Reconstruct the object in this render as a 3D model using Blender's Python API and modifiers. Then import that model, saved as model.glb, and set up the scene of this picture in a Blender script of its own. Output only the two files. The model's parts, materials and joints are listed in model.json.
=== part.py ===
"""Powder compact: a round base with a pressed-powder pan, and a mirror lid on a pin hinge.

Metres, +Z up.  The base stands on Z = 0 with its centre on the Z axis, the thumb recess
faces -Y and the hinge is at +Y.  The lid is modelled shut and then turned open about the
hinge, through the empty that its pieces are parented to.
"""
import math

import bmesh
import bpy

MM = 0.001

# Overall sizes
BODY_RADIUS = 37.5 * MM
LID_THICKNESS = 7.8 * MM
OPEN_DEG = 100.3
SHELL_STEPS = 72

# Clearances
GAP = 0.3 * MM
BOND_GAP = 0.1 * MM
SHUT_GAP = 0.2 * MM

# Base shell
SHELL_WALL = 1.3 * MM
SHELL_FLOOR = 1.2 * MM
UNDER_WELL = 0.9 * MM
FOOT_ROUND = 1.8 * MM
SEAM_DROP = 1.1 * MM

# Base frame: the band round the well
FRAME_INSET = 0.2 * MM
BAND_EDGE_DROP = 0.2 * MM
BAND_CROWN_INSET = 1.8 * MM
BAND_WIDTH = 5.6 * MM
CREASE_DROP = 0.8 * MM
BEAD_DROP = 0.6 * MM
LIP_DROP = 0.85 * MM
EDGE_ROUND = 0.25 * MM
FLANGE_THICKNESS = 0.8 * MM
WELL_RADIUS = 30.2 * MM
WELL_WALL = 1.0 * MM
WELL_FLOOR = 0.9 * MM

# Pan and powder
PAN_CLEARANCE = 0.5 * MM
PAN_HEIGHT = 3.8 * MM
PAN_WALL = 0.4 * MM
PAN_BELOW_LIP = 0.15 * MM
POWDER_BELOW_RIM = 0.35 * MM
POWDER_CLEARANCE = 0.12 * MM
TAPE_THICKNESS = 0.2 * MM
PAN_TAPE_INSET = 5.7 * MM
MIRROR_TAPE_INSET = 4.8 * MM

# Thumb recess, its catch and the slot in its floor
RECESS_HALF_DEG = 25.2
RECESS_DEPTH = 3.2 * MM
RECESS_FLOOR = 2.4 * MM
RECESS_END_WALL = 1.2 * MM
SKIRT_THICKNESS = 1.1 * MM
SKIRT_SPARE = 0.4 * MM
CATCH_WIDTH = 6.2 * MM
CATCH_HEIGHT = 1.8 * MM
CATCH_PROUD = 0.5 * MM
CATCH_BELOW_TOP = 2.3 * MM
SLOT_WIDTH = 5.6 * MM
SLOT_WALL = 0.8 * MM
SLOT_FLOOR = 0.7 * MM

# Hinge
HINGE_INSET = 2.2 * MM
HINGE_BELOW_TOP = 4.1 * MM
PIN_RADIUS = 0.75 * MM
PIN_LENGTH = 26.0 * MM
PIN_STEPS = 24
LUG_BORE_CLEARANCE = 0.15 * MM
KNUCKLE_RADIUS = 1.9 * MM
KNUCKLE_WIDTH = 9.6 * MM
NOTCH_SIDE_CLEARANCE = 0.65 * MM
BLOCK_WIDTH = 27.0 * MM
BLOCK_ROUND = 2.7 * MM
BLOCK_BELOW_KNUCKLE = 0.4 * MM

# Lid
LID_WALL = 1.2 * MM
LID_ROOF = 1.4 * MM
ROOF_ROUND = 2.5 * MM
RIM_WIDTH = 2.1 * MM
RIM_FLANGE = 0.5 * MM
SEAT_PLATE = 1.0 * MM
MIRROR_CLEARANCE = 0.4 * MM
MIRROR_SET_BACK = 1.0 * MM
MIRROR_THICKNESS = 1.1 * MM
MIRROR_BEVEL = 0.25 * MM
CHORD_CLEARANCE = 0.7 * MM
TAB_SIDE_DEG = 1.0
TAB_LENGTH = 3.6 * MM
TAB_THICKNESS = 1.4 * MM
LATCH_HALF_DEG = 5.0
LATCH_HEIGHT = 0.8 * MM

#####

What is needed is an exact copy of the lines from the start of the listing through the line where "MIRROR_TAPE_INSET = 4.8 * MM" sits, please, both end lines included and nothing more.

» **FULL ANSWER**:
Reconstruct the object in this render as a 3D model using Blender's Python API and modifiers. Then import that model, saved as model.glb, and set up the scene of this picture in a Blender script of its own. Output only the two files. The model's parts, materials and joints are listed in model.json.
=== part.py ===
"""Powder compact: a round base with a pressed-powder pan, and a mirror lid on a pin hinge.

Metres, +Z up.  The base stands on Z = 0 with its centre on the Z axis, the thumb recess
faces -Y and the hinge is at +Y.  The lid is modelled shut and then turned open about the
hinge, through the empty that its pieces are parented to.
"""
import math

import bmesh
import bpy

MM = 0.001

# Overall sizes
BODY_RADIUS = 37.5 * MM
LID_THICKNESS = 7.8 * MM
OPEN_DEG = 100.3
SHELL_STEPS = 72

# Clearances
GAP = 0.3 * MM
BOND_GAP = 0.1 * MM
SHUT_GAP = 0.2 * MM

# Base shell
SHELL_WALL = 1.3 * MM
SHELL_FLOOR = 1.2 * MM
UNDER_WELL = 0.9 * MM
FOOT_ROUND = 1.8 * MM
SEAM_DROP = 1.1 * MM

# Base frame: the band round the well
FRAME_INSET = 0.2 * MM
BAND_EDGE_DROP = 0.2 * MM
BAND_CROWN_INSET = 1.8 * MM
BAND_WIDTH = 5.6 * MM
CREASE_DROP = 0.8 * MM
BEAD_DROP = 0.6 * MM
LIP_DROP = 0.85 * MM
EDGE_ROUND = 0.25 * MM
FLANGE_THICKNESS = 0.8 * MM
WELL_RADIUS = 30.2 * MM
WELL_WALL = 1.0 * MM
WELL_FLOOR = 0.9 * MM

# Pan and powder
PAN_CLEARANCE = 0.5 * MM
PAN_HEIGHT = 3.8 * MM
PAN_WALL = 0.4 * MM
PAN_BELOW_LIP = 0.15 * MM
POWDER_BELOW_RIM = 0.35 * MM
POWDER_CLEARANCE = 0.12 * MM
TAPE_THICKNESS = 0.2 * MM
PAN_TAPE_INSET = 5.7 * MM
MIRROR_TAPE_INSET = 4.8 * MM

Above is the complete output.